The College Board today released data for the new SAT, which underwent considerable changes since 2016. The organization dropped a required separate writing test, which it added about a decade ago, and changed other facets of the national exam.
The mean score in English Language Arts for Maryland public school students is 528, compared to the national mean of 527. The Mathematics mean for Maryland students is 518, compared to a national mean of 517. Maryland’s mean composite score was 1046, compared to the national mean of 1044. The SAT is scored on a 200 to 800 point scale.
Maryland students outpace the national average on the ACT by a wider margin than they do on the SAT, although SAT remains the dominant exam in the State. The average ACT composite score in Maryland public schools increased from 22.8 in 2015-16 to 23.4 in 2016-17, while the national composite score improved from 20.8 to 21.0, in data released earlier this month.
The College Board today also released national Advanced Placement (AP) data for tests taken in 2017. Of the 110,876 AP tests taken, nearly 70,000 received a score of 3, 4 or 5, the score at which many colleges give credit. That was an increase of 3.8 percent over 2016.
College Board reported that 36,459 Maryland public school seniors took the new SAT in 2017. That represents 66 percent of the graduating class. Nationally, 1.4 million seniors participated in the SAT, 46 percent of the graduating class.
Scores vary between student groups both in Maryland and across the nation. Asian students in Maryland had a mean composite score of 1164; African American students, 937; Hispanic students, 1013; White students, 1134; and students of Two or More Races, 1101.
Since the SAT was redesigned from 2016 to 2017, College Board is not comparing this year’s results to last year’s.
SAT results are scheduled to be released today at www.collegeboard.org.
The ACT has seen dramatic gains in participation in Maryland in recent years. A total of 12,664 Maryland public school students took the ACT this year, compared to 10,216 in 2013.

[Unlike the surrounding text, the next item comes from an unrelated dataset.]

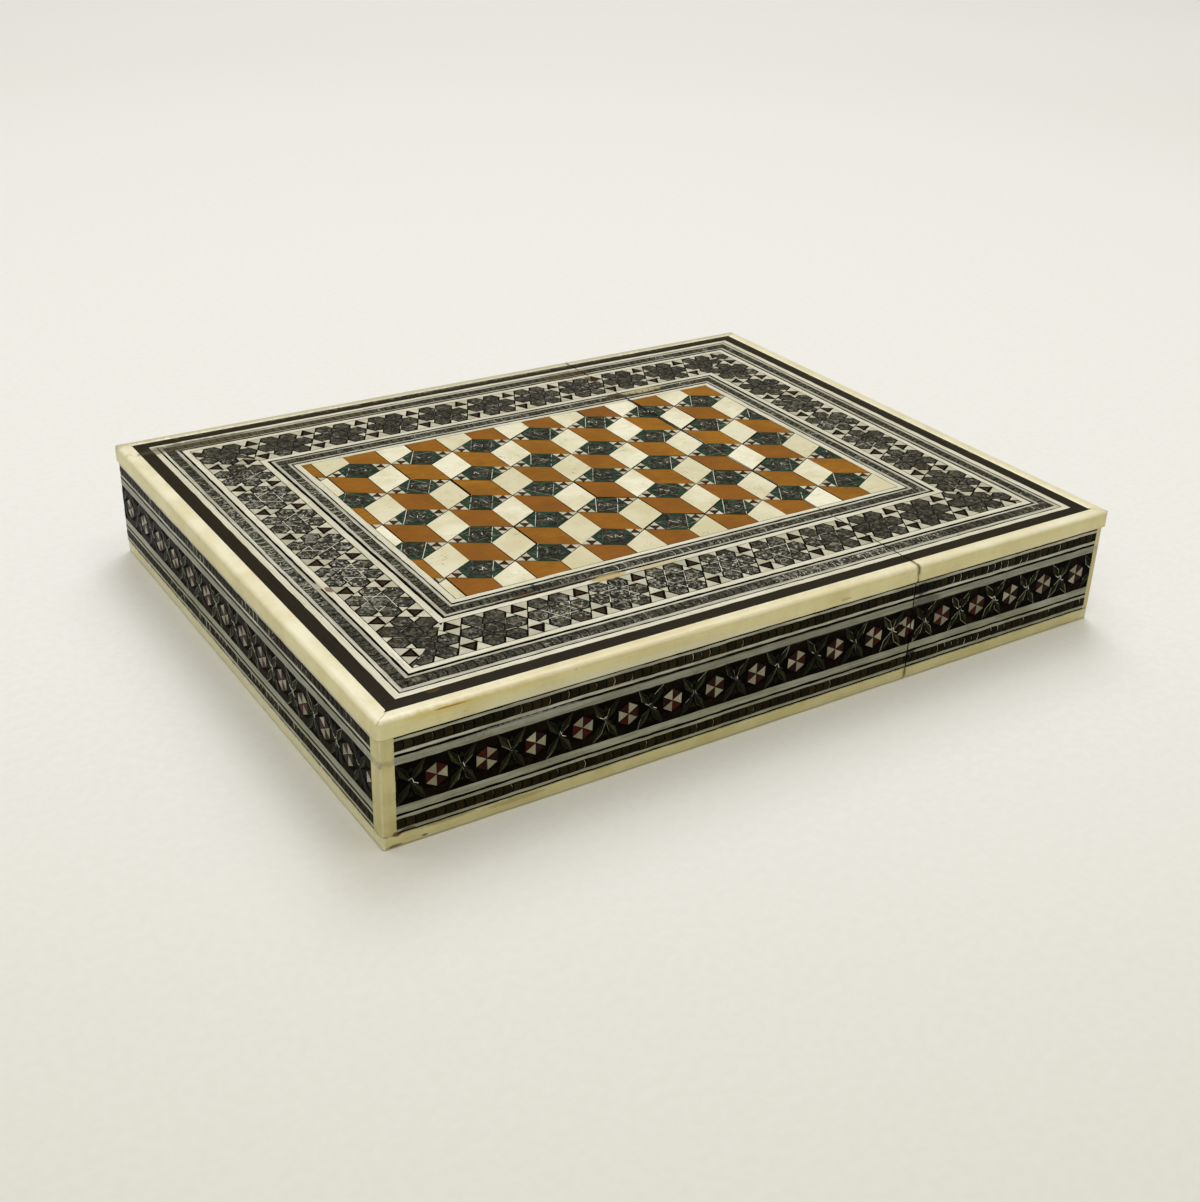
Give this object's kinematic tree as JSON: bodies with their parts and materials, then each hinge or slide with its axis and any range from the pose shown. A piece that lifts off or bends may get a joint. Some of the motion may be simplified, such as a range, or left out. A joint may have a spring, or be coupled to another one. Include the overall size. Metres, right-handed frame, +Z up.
{
  "type": "card case",
  "caption": "Flat rectangular card case veneered in micromosaic with bone edges; its short end pulls off a liner neck as a lid.",
  "frame": {"origin": "centre of the footprint, on the lower face that the case lies on", "axes": "+X along the case towards the lid, +Y across it to the far long side, +Z up through the thickness"},
  "size_m": [0.104, 0.082, 0.0158],
  "materials": {
    "bone": "polished bone, warm cream with fine brown grain",
    "ebony": "polished, near black",
    "stringing": "polished strings of bone, pewter and ebony",
    "rosette_mosaic": "polished mosaic of ebony, pewter wire and bone",
    "block_mosaic": "polished mosaic of bone, orange wood and stained hexagons",
    "star_mosaic": "polished mosaic of stained ebony, pewter wire and bone",
    "carcass_wood": "plain sandalwood",
    "liner_wood": "plain sandalwood, rubbed smooth"
  },
  "bodies": {
    "case": {"case_upper_board": "carcass_wood", "case_upper_ebony_border": "ebony", "case_upper_outer_stringing": "stringing", "case_upper_rosette_band": "rosette_mosaic", "case_upper_inner_stringing": "stringing", "case_upper_block_panel": "block_mosaic", "case_upper_near_edge": "bone", "case_upper_end_edge": "bone", "case_upper_far_edge": "bone", "case_lower_board": "carcass_wood", "case_lower_ebony_border": "ebony", "case_lower_outer_stringing": "stringing", "case_lower_rosette_band": "rosette_mosaic", "case_lower_inner_stringing": "stringing", "case_lower_block_panel": "block_mosaic", "case_lower_near_edge": "bone", "case_lower_end_edge": "bone", "case_lower_far_edge": "bone", "case_near_wall": "carcass_wood", "case_far_wall": "carcass_wood", "case_end_wall": "carcass_wood", "case_near_star_veneer": "star_mosaic", "case_far_star_veneer": "star_mosaic", "case_end_star_veneer": "star_mosaic", "case_near_corner_post": "bone", "case_far_corner_post": "bone", "liner_upper": "liner_wood", "liner_lower": "liner_wood", "liner_near": "liner_wood", "liner_far": "liner_wood"},
    "lid": {"lid_upper_board": "carcass_wood", "lid_upper_ebony_border": "ebony", "lid_upper_outer_stringing": "stringing", "lid_upper_rosette_band": "rosette_mosaic", "lid_upper_inner_stringing": "stringing", "lid_upper_block_panel": "block_mosaic", "lid_upper_near_edge": "bone", "lid_upper_end_edge": "bone", "lid_upper_far_edge": "bone", "lid_lower_board": "carcass_wood", "lid_lower_ebony_border": "ebony", "lid_lower_outer_stringing": "stringing", "lid_lower_rosette_band": "rosette_mosaic", "lid_lower_inner_stringing": "stringing", "lid_lower_block_panel": "block_mosaic", "lid_lower_near_edge": "bone", "lid_lower_end_edge": "bone", "lid_lower_far_edge": "bone", "lid_near_wall": "carcass_wood", "lid_far_wall": "carcass_wood", "lid_end_wall": "carcass_wood", "lid_near_star_veneer": "star_mosaic", "lid_far_star_veneer": "star_mosaic", "lid_end_star_veneer": "star_mosaic", "lid_near_corner_post": "bone", "lid_far_corner_post": "bone"}
  },
  "joints": [
    {"name": "lid_slide", "type": "slide", "parent": "case", "child": "lid", "axis": [1, 0, 0], "range_m": [0, 0.03]}
  ]
}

Maryland public school students scored above the national averages in all ACT categories: English (22.8 to 20.3 nationally); Mathematics, (23.1 to 20.7); Reading (23.9 to 21.4), and Science (23.1 to 21.0).
Differences in achievement between student groups are also present in the ACT, in Maryland as well as nationally — although Maryland student scores have risen across the board. The average composite score for Asian students in Maryland is 26.9; African American students, 18.8; Hispanic students, 21.7; White students, 25.4, and students of Two or More Races, 23.4.
ACT results are available on its website, www.act.org.
The College Board in early 2018 will release its annual look at AP by graduating cohort, but today released some raw numbers for Maryland test takers.
Nearly 60,000 Maryland students (58,996) took at least one AP test last year across all grades, an increase of 2.9 percent. The number of exams taken–110,876–was an increase of 2.3 percent over 2016.
The number of students scoring a 3, 4 or 5 increased across all student groups between 2016 and 2017. The number of Asian students scoring at that range jumped from 5,702 to 6,176; African American students from 3,644 to 3,781; Hispanic students from 3,536 to 3,857; White students from 20,663 to 20,837; and students of Two or More Races from 1,870 to 2,035.